The Wisconsin Court of Appeals reversed and held that the economic loss doctrine did not bar State Farm’s tort claims.  The court began its analysis by explaining that the economic loss doctrine generally bars recovery of purely economic losses through tort remedies when the only damage is to the product itself.  However, the economic loss doctrine does not apply if the product causes damage to “other property,” i.e., property other than the product itself.  Wisconsin courts employ a two-part analysis when determining whether the damage is to “other property.”

First, courts analyze whether the damaged property is part of an integrated system with the defective product.  If so, any damage to that property is considered damage to the product itself.  Second, if the damage is not part of an integrated system, courts then apply the “disappointed expectations” test.  Under this analysis, courts focus on the expected function of the product and whether the purchaser should have foreseen that the product could cause the damage at issue.  Only if the property damage satisfies both tests will it be considered damage to “other property” for a tort claim to defeat summary judgment.

Integrated System Test

Under the integrated system test, “[i]f a product has no function apart from its value as part of a larger system, the larger system and its component parts are not ‘other property.’”  Applying this test, the court concluded that the damaged property—the drywall, flooring and woodwork—was not part of an integrated system with the water softener.  The court drew comparisons to other Wisconsin cases in which the product and the property damage were part of the same system.  For example, in Wausau Tile, Inc. v. County Concrete Corp., the defective product, cement, was an ingredient in the pavers that were allegedly damaged.  Thus, the cement was an integral component of the final product, i.e., the pavers.

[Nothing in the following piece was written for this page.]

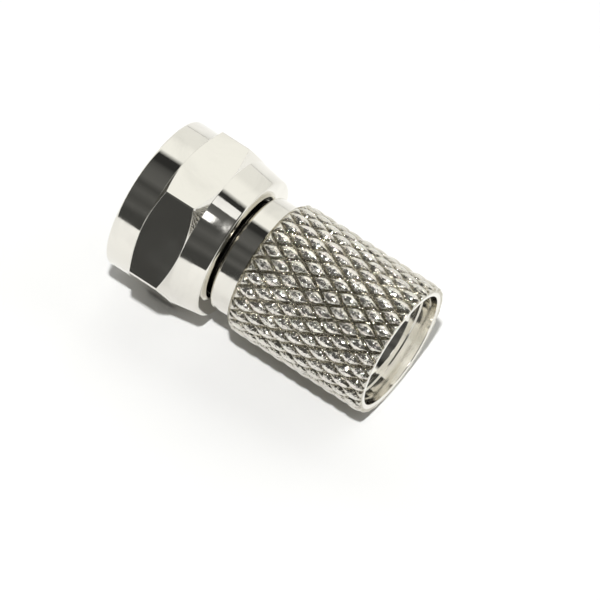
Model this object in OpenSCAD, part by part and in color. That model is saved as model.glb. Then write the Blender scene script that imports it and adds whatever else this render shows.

Disappointed Expectations Test

Under the disappointed expectations test, “[i]f a product is expected and intended to interact with other products and property and if the cause of the damage to those other products and property stems from the parties’ expectations of the function of the bargained-for product, then recovery in tort is precluded.”  For example, Wisconsin courts have held that customers who bought livestock feed and feed systems that killed their livestock could not recover in tort because their damages arose from their disappointment that the products did not improve the nutrition and health of their animals.

Applying this test to the case at hand, the court held that the failure of the water softener had nothing to do with the purpose for which it was purchased.  The court explained that “[t]he drywall, flooring, and woodwork were not damaged by a failure of the water softener to soften water but by a defect independent of the water softener’s function of softening water.”  In other words, “[t]he purpose of buying a water softener is to soften one’s water.  Tort recovery is not precluded . . . as the water softener was not expected, nor intended, to interact with the drywall, flooring and woodwork of Krueger’s home.”  Consequently, the court of appeals concluded that the cause of the damage to Krueger’s home did not stem from a disappointment in how Krueger and Hague expected the product to soften Krueger’s water.


The information contained herein is not intended as and should not be construed as legal advice.  Please consult with legal counsel before taking any action based on this information.